Directive: In the material below, find every line with "type" and pull it out.

-- Start of Given data --

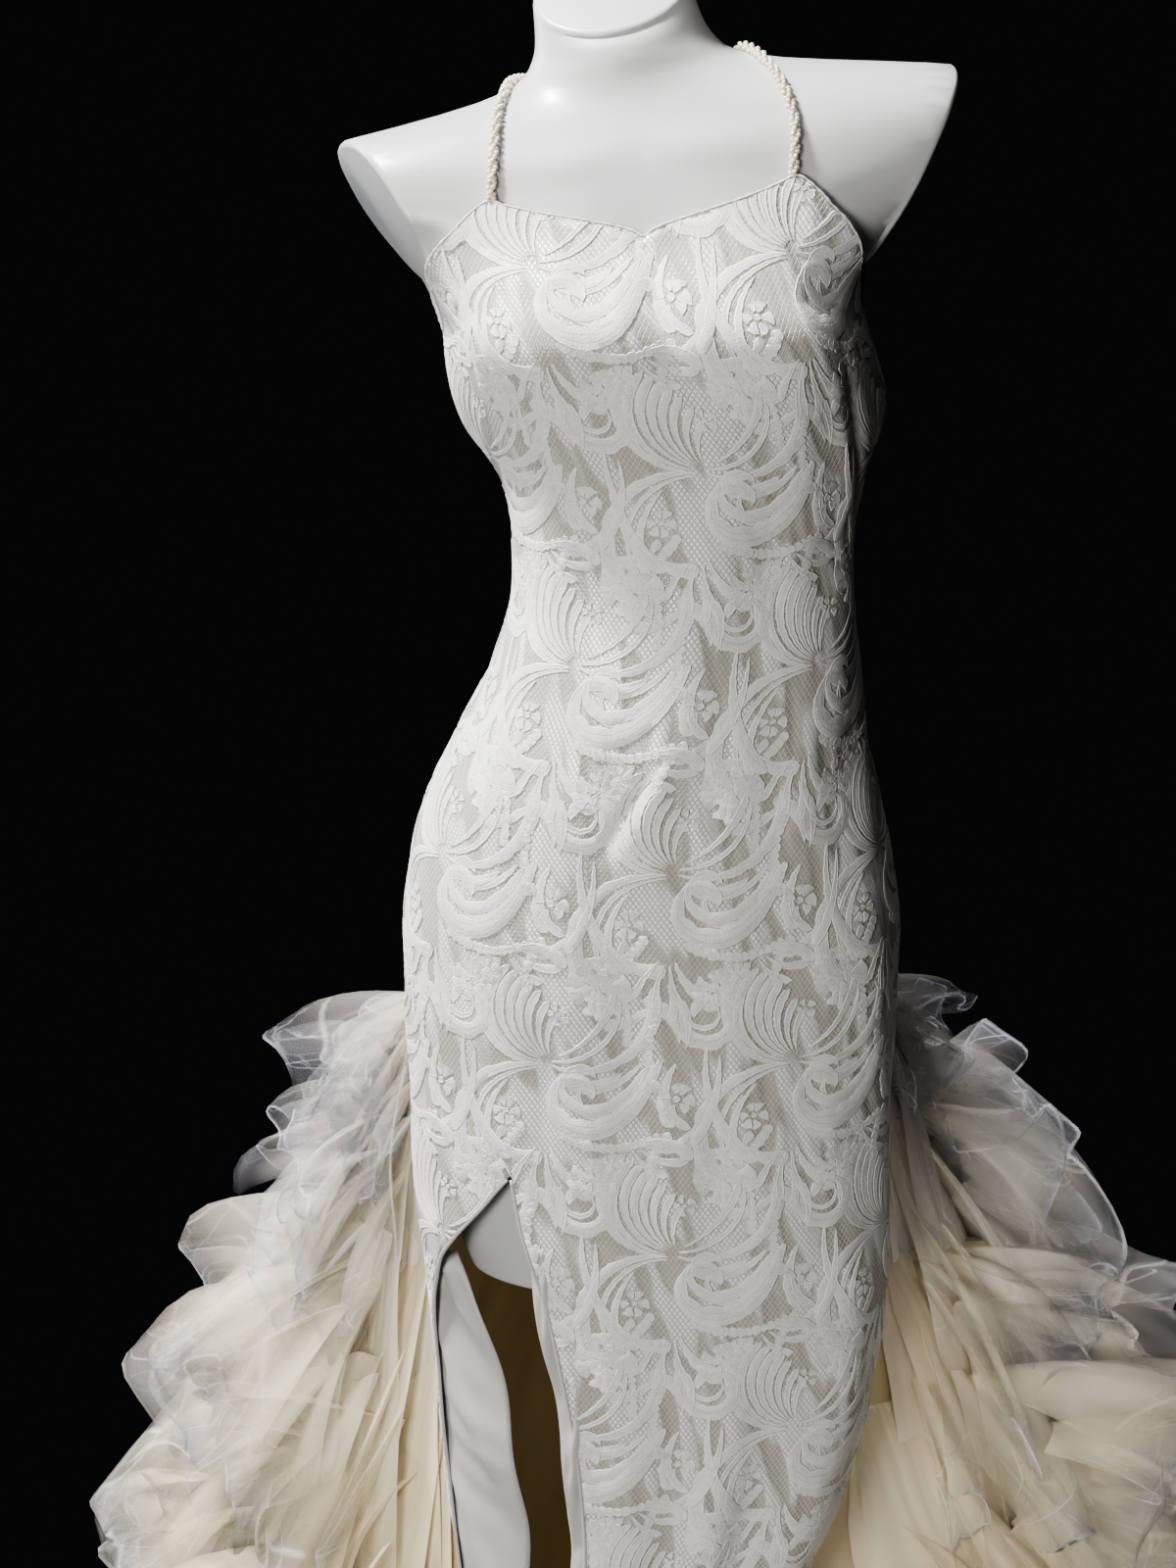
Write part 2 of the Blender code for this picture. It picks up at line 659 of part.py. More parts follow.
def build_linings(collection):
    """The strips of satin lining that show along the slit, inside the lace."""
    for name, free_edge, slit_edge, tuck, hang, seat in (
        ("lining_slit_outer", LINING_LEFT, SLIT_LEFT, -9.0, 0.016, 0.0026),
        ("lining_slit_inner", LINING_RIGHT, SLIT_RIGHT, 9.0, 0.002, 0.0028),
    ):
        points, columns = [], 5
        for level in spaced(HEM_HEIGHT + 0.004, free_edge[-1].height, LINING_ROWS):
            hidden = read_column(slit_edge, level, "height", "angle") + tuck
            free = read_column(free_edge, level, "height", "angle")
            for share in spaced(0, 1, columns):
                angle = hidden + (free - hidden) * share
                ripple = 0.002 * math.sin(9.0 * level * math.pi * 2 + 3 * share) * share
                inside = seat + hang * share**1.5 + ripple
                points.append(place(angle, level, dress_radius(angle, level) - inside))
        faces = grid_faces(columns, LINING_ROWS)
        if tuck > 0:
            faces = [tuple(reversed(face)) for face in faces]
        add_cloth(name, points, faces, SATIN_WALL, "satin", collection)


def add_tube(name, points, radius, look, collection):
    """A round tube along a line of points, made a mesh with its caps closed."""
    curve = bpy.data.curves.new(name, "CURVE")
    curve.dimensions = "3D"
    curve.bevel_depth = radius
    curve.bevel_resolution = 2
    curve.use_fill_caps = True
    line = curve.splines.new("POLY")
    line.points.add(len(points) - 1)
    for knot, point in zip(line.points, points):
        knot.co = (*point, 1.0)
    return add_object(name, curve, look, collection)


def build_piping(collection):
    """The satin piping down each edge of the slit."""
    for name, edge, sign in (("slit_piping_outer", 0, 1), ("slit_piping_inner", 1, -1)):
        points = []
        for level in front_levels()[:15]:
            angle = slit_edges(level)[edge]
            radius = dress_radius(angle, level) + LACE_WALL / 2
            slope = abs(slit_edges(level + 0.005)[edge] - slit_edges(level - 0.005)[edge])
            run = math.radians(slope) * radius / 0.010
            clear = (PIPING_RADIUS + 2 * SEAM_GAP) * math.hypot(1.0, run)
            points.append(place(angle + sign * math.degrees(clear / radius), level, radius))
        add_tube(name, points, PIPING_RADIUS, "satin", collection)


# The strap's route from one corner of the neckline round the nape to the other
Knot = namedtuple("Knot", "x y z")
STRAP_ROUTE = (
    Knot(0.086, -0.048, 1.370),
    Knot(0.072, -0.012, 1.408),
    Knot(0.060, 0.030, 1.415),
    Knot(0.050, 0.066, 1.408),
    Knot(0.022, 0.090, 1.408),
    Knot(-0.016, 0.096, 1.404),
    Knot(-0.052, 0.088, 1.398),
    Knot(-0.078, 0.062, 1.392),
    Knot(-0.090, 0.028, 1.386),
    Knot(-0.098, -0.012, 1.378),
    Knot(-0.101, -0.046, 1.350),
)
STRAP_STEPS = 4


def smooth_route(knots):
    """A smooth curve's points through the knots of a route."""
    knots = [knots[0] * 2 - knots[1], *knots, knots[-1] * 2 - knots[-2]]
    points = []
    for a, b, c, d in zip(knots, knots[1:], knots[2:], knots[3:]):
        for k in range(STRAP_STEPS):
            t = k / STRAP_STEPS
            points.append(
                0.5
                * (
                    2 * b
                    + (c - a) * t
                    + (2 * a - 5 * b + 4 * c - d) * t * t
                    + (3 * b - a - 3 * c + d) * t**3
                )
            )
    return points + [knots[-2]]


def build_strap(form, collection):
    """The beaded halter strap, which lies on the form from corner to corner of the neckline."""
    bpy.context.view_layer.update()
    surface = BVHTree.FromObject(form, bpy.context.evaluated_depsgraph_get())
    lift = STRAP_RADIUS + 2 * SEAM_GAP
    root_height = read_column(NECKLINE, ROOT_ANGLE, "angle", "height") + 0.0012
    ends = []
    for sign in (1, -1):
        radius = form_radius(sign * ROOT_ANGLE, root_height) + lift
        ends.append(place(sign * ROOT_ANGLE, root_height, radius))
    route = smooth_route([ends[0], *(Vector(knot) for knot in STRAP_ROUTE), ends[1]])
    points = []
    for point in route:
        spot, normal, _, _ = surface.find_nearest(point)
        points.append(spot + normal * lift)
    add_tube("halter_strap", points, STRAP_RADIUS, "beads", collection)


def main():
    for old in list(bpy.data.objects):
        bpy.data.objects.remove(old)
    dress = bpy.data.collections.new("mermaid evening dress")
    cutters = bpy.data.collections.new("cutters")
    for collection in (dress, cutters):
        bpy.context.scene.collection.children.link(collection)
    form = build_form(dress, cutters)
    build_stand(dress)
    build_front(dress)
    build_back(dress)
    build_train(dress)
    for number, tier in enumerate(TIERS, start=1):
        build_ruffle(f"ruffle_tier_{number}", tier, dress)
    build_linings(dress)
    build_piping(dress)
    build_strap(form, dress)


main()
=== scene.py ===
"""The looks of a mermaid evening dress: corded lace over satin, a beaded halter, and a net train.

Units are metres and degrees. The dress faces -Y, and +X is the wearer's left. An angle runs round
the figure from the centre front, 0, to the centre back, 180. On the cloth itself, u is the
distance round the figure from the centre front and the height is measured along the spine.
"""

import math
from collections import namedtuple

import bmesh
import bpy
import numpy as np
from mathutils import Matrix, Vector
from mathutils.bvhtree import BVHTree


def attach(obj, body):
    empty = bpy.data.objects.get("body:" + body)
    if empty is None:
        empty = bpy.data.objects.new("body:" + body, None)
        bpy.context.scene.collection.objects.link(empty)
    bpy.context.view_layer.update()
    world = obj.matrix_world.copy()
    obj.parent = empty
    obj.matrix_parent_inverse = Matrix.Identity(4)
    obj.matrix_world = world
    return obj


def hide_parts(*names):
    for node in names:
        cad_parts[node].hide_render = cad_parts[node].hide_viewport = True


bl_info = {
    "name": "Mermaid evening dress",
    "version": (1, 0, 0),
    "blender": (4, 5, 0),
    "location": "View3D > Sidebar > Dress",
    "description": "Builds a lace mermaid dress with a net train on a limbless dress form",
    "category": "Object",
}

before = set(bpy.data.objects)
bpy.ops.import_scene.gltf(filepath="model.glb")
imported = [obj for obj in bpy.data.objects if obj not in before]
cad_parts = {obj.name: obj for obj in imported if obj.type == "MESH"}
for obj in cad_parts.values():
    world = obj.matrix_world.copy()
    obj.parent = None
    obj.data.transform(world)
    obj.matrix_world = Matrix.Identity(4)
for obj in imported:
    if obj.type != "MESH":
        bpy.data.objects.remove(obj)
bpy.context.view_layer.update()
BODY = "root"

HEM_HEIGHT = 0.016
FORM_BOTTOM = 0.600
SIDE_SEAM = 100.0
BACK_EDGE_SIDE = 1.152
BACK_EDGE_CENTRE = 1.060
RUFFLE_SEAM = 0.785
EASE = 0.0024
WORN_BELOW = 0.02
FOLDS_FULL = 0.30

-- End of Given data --

Solution:
cad_parts = {obj.name: obj for obj in imported if obj.type == "MESH"}
    if obj.type != "MESH":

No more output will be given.